Okello, who boasts over 25 years in natural resources management, was appointed to head the NFA in July 2018 with a precise brief: to manage Uganda’s remaining forests and restore the degraded ones.
By this time, extreme weather events like flooding and drought, coupled with international climate change commitments, were pushing the government to grow back the country’s forests to the 1990s level as part of Vision 2040; Uganda’s grand development blueprint. Okello says his greatest challenge is how to stop illegal titling of chunks of land in the central forest reserves.
“This is giving me a lot of headache because these land grabbers create titles in central forest reserves, sell the pieces of land to unsuspecting buyers and go away. The buyer then transfers the land titles in their names.”
Okello appears determined to reverse this trend. On a chilly drizzly morning when we spoke on March 31, he made it clear the danger Uganda’s forests face if he fails. He said Uganda could lose all of its forested land by 2050.
But he was also optimistic.
“The future seems good,” Okello told The Independent.
“We are doing enrichment planting to bring back the indigenous species in some forest reserves and we are also retracing the forest boundaries and putting in permanent pillars.”
But he added: “This is an expensive venture because we have almost 10,000km of forest boundaries in length. We have done about 4000km.”

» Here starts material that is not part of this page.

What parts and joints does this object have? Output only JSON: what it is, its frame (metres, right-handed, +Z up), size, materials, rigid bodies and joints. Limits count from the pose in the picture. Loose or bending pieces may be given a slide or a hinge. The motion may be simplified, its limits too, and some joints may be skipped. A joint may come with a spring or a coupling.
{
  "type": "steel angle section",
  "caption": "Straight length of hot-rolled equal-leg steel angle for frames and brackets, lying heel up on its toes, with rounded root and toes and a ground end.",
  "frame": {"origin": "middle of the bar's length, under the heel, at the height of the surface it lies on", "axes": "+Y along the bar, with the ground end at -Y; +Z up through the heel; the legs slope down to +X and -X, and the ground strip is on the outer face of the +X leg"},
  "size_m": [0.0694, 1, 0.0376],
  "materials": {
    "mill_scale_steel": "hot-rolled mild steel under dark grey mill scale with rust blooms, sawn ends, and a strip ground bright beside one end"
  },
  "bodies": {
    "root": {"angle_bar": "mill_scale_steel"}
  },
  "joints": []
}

In his office at the NFA headquarters in Bugolobi, a Kampala suburb, he searched among a pile of voluminous reports on his coffee-brown mahogany wood desk. Not finding what he wanted, he quickly powered his desktop computer and printer. Seconds later, a paper popped out of the printer.
It was a factsheet of the last land use mapping dataset for Uganda published in 2016 by the government. It put the forest cover in the country in 2016 at about2.5 million hectares or 12.4% of Uganda’s land surface.

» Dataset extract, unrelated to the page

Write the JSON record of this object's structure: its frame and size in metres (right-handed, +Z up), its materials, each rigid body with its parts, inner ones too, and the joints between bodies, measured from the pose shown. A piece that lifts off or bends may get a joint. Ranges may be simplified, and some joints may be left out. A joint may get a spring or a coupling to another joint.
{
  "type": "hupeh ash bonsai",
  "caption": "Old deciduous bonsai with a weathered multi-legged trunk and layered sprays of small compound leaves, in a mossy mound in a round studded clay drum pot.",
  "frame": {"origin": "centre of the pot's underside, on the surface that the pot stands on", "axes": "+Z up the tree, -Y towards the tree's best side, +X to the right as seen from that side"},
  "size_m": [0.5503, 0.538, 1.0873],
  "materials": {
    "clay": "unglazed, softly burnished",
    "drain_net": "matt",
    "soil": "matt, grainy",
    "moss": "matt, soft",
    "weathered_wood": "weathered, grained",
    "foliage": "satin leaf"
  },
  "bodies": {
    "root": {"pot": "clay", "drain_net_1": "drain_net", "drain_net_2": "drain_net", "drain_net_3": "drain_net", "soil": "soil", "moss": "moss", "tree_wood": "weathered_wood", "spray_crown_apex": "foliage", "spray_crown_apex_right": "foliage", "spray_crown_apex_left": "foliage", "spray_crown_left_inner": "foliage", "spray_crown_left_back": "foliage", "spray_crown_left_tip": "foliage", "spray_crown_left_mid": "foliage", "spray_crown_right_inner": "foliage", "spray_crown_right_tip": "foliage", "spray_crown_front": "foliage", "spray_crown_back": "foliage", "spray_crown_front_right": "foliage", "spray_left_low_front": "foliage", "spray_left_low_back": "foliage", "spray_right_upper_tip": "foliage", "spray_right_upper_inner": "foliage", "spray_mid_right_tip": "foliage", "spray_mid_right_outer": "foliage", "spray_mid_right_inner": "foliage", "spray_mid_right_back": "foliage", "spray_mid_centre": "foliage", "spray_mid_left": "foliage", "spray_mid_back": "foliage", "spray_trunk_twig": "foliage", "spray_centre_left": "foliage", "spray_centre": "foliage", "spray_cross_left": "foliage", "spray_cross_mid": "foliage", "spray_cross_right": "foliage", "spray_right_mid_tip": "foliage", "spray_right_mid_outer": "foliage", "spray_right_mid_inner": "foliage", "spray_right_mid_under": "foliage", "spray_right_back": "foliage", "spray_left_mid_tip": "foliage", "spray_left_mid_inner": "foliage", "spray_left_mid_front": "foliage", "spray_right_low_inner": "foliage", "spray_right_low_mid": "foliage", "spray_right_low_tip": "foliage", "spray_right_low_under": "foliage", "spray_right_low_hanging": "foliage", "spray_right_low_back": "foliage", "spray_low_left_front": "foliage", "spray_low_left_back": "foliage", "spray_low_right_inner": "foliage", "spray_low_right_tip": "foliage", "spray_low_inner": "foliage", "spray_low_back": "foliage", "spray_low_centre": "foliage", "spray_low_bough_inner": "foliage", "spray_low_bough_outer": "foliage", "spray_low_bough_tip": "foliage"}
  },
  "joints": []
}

“Ugandans are partly right when they talk about the rampaging deforestation,” he says, “but the country’s forest cover is actually getting better.”

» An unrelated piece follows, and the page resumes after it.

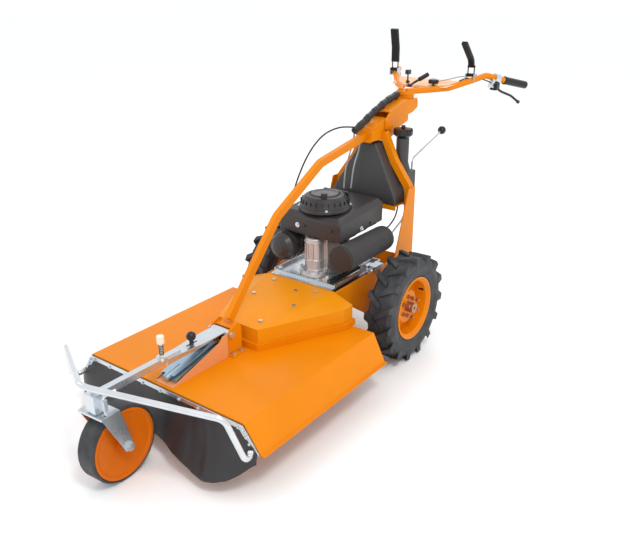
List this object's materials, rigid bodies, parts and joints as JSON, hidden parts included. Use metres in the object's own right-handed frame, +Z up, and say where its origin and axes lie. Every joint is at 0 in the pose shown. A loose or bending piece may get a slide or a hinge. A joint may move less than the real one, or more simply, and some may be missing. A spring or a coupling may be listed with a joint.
{
  "type": "brush mower",
  "caption": "Walk-behind brush mower: flared cutting deck with a front caster and rubber flap, engine over two lugged drive wheels, and a swivelling handlebar.",
  "frame": {"origin": "on the ground under the middle of the machine's length, on its middle plane", "axes": "+X to the operator's left, +Y to the rear (towards the handlebar), +Z up"},
  "size_m": [0.816, 2.1966, 1.1574],
  "materials": {
    "orange_paint": "satin powder coat",
    "zinc": "galvanised",
    "steel": "machined",
    "cast_aluminium": "cast",
    "cast_iron": "cast",
    "black_paint": "heat resistant",
    "cowl_plastic": "moulded",
    "tank_plastic": "moulded",
    "black_plastic": "moulded",
    "white_plastic": "moulded",
    "tyre_rubber": "tyre",
    "rubber_sheet": "sheet",
    "cable_black": "sleeve"
  },
  "bodies": {
    "machine": {"deck_shell": "orange_paint", "belt_tray": "orange_paint", "belt_cover": "orange_paint", "spindle_housing": "cast_iron", "wedge_bracket": "orange_paint", "spring_channel": "zinc", "front_strut": "orange_paint", "strut_foot": "orange_paint", "rear_frame": "orange_paint", "frame_head": "orange_paint", "chassis_frame": "orange_paint", "engine_frame": "zinc", "gearbox": "cast_iron", "crankcase": "cast_aluminium", "engine_cowl": "cowl_plastic", "starter_housing": "cowl_plastic", "muffler": "black_paint", "air_filter": "cowl_plastic", "fuel_tank": "tank_plastic", "front_hoop": "zinc", "flap_strips": "zinc", "rubber_flap": "rubber_sheet", "v_belts": "rubber_sheet", "belt_adjusters": "zinc", "engine_cables": "cable_black", "frame_screws": "zinc"},
    "left_wheel": {"rim_left": "orange_paint", "tyre_left": "tyre_rubber", "hub_left": "steel"},
    "right_wheel": {"rim_right": "orange_paint", "tyre_right": "tyre_rubber", "hub_right": "steel"},
    "arm": {"caster_arm": "zinc"},
    "fork": {"caster_fork": "zinc"},
    "caster": {"caster_wheel": "orange_paint", "caster_tyre": "tyre_rubber"},
    "swivel_lock": {"swivel_plunger": "zinc"},
    "height_lock": {"height_pin": "white_plastic"},
    "lift_release": {"release_lever": "black_plastic"},
    "cutter": {"spindle_shaft": "steel", "blade": "steel", "skid_dish": "steel"},
    "engine_shaft": {"crankshaft": "steel"},
    "gearbox_input": {"gearbox_pulley": "steel"},
    "blade_tensioner": {"blade_idler": "steel"},
    "drive_tensioner": {"drive_idler": "steel"},
    "riser": {"handlebar_riser": "orange_paint", "rear_sleeve": "cable_black"},
    "bars": {"handlebar": "orange_paint", "grips": "black_plastic", "lever_mounts": "zinc"},
    "drive_hand_lever": {"drive_lever": "black_plastic"},
    "blade_hand_lever": {"blade_lever": "black_plastic"},
    "brake_hand_lever": {"brake_lever": "black_plastic"},
    "throttle": {"throttle_lever": "black_plastic"},
    "bar_release": {"swivel_release": "black_plastic"},
    "star": {"star_knob": "black_plastic"},
    "gear_selector": {"gear_lever": "steel"},
    "recoil": {"starter_grip": "black_plastic"},
    "tank_cap": {"fuel_cap": "black_plastic"}
  },
  "joints": [
    {"name": "left_wheel_spin", "type": "hinge", "parent": "machine", "child": "left_wheel", "pos_m": [0, 0.15028, 0.207], "axis": [1, 0, 0], "continuous": true},
    {"name": "right_wheel_spin", "type": "hinge", "parent": "machine", "child": "right_wheel", "pos_m": [0, 0.15028, 0.207], "axis": [1, 0, 0], "continuous": true},
    {"name": "caster_arm_height", "type": "hinge", "parent": "machine", "child": "arm", "pos_m": [0, -0.53572, 0.292], "axis": [-1, 0, 0], "range_deg": [-3, 7]},
    {"name": "caster_swivel", "type": "hinge", "parent": "arm", "child": "fork", "pos_m": [0, -1.03372, 0.28], "axis": [0, 0, 1], "continuous": true},
    {"name": "caster_wheel_spin", "type": "hinge", "parent": "fork", "child": "caster", "pos_m": [-0.00342, -0.97782, 0.119], "axis": [0.9981, 0.061, 0], "continuous": true},
    {"name": "swivel_lock_slide", "type": "slide", "parent": "arm", "child": "swivel_lock", "axis": [0, 0, 1], "range_m": [0, 0.008]},
    {"name": "height_lock_slide", "type": "slide", "parent": "arm", "child": "height_lock", "axis": [0, 0, 1], "range_m": [0, 0.012], "stiffness_N_per_m": 400, "springref_m": -0.004},
    {"name": "lift_release_tilt", "type": "hinge", "parent": "arm", "child": "lift_release", "pos_m": [0, -0.66872, 0.288], "axis": [1, 0, 0], "range_deg": [-20, 20]},
    {"name": "blade_spin", "type": "hinge", "parent": "machine", "child": "cutter", "pos_m": [0, -0.36972, 0.15], "axis": [0, 0, 1], "continuous": true},
    {"name": "crank_spin", "type": "hinge", "parent": "machine", "child": "engine_shaft", "pos_m": [0, 0.04028, 0.4], "axis": [0, 0, 1], "continuous": true},
    {"name": "gearbox_input_spin", "type": "hinge", "parent": "machine", "child": "gearbox_input", "pos_m": [0, 0.21428, 0.26], "axis": [0, 0, 1], "continuous": true},
    {"name": "blade_tensioner_swing", "type": "hinge", "parent": "machine", "child": "blade_tensioner", "pos_m": [0.112, -0.14972, 0.284], "axis": [0, 0, 1], "range_deg": [0, 8]},
    {"name": "drive_tensioner_swing", "type": "hinge", "parent": "machine", "child": "drive_tensioner", "pos_m": [0.118, 0.16028, 0.312], "axis": [0, 0, -1], "range_deg": [0, 8]},
    {"name": "handlebar_height", "type": "hinge", "parent": "machine", "child": "riser", "pos_m": [0, 0.41828, 0.82], "axis": [1, 0, 0], "range_deg": [-12, 12]},
    {"name": "handlebar_swing", "type": "hinge", "parent": "riser", "child": "bars", "pos_m": [0, 0.60528, 0.918], "axis": [0, 0, 1], "range_deg": [-30, 30]},
    {"name": "drive_lever_press", "type": "hinge", "parent": "bars", "child": "drive_hand_lever", "pos_m": [0.178, 0.84028, 0.984], "axis": [-1, 0, 0], "range_deg": [0, 50], "stiffness_Nm_per_rad": 1.2, "springref_deg": -14.32},
    {"name": "blade_lever_press", "type": "hinge", "parent": "bars", "child": "blade_hand_lever", "pos_m": [-0.192, 0.84028, 0.984], "axis": [-1, 0, 0], "range_deg": [0, 50], "stiffness_Nm_per_rad": 1.2, "springref_deg": -14.32},
    {"name": "brake_lever_pull", "type": "hinge", "parent": "bars", "child": "brake_hand_lever", "pos_m": [0.246, 0.94028, 0.93], "axis": [0.885, -0.3989, 0.2399], "range_deg": [0, 14], "stiffness_Nm_per_rad": 0.6, "springref_deg": -11.46},
    {"name": "throttle_move", "type": "hinge", "parent": "bars", "child": "throttle", "pos_m": [-0.06, 0.72728, 0.95], "axis": [1, 0, 0], "range_deg": [-20, 20]},
    {"name": "bar_release_lift", "type": "hinge", "parent": "bars", "child": "bar_release", "pos_m": [0.01, 0.62028, 0.952], "axis": [1, 0, 0], "range_deg": [0, 15]},
    {"name": "star_knob_turn", "type": "hinge", "parent": "bars", "child": "star", "pos_m": [0.064, 0.72628, 0.9432], "axis": [0, 0, 1], "range_deg": [-90, 90]},
    {"name": "gear_shift", "type": "hinge", "parent": "machine", "child": "gear_selector", "pos_m": [0.062, 0.25228, 0.262], "axis": [0, 0, 1], "range_deg": [-4, 4]},
    {"name": "starter_pull", "type": "slide", "parent": "machine", "child": "recoil", "axis": [0, 0, 1], "range_m": [0, 0.6], "stiffness_N_per_m": 20, "springref_m": -0.1},
    {"name": "fuel_cap_turn", "type": "hinge", "parent": "machine", "child": "tank_cap", "pos_m": [0.096, 0.43328, 0.79], "axis": [0, 0, 1], "range_deg": [0, 90]}
  ],
  "couplings": [
    {"joint": "crank_spin", "follows": "blade_spin", "ratio": 1.3},
    {"joint": "gearbox_input_spin", "follows": "blade_spin", "ratio": 0.82},
    {"joint": "blade_tensioner_swing", "follows": "blade_lever_press", "ratio": 0.16},
    {"joint": "drive_tensioner_swing", "follows": "drive_lever_press", "ratio": 0.16}
  ]
}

Okello says NFA started noticing this positive trend around 2016. But he appears aware that most Ugandans would be surprised by his claim. So he explains.
“Most Ugandans forget that the country’s forests are not just the big tropical high forests.
“Uganda’s forest cover is actually constituted by tropical high forest, plantation forest and woodlands; in fact, the tropical high forest constitutes a small percentage of the country’s entire forest cover,” he says.
He says, according to the statistics, most of the forest land being converted into agricultural land is outside the country’s forest reserves which comprise 60% of forests. About 40% of forests are outside the protected areas.
“The proportion of forests outside protected areas is being lost very fast,” he says. According to him, that is the big problem. He blames population growth and the search for farmland to support it.
According to him, about 30 years ago, subsistence farmland around the country was about 8.4 million hectares but by 2019 it had risen to 10 million hectares or about half of the country’s land area. He says that over the same period, two million hectares of forest had been lost while agriculture gained about two million hectares.
“My statistics show me that by 1990, the woodland was 3.9 million hectares but by 2019, the woodland had shrunk to about 1.2 million hectares,” he says.
Dr. Clement Okia, an Associate Professor in the Faculty of Agriculture and Environmental Sciences at Muni University in the northwestern city of Arua, also sees similar trends. He told The Independent that, in the past, population growth was not worrisome because wood demand for firewood and charcoal was still limited and the trees outside forest reserves contributed to about 70% of tree cover.
“But we now know that massive tree cover loss is occurring outside these protected areas,” he told The Independent recently.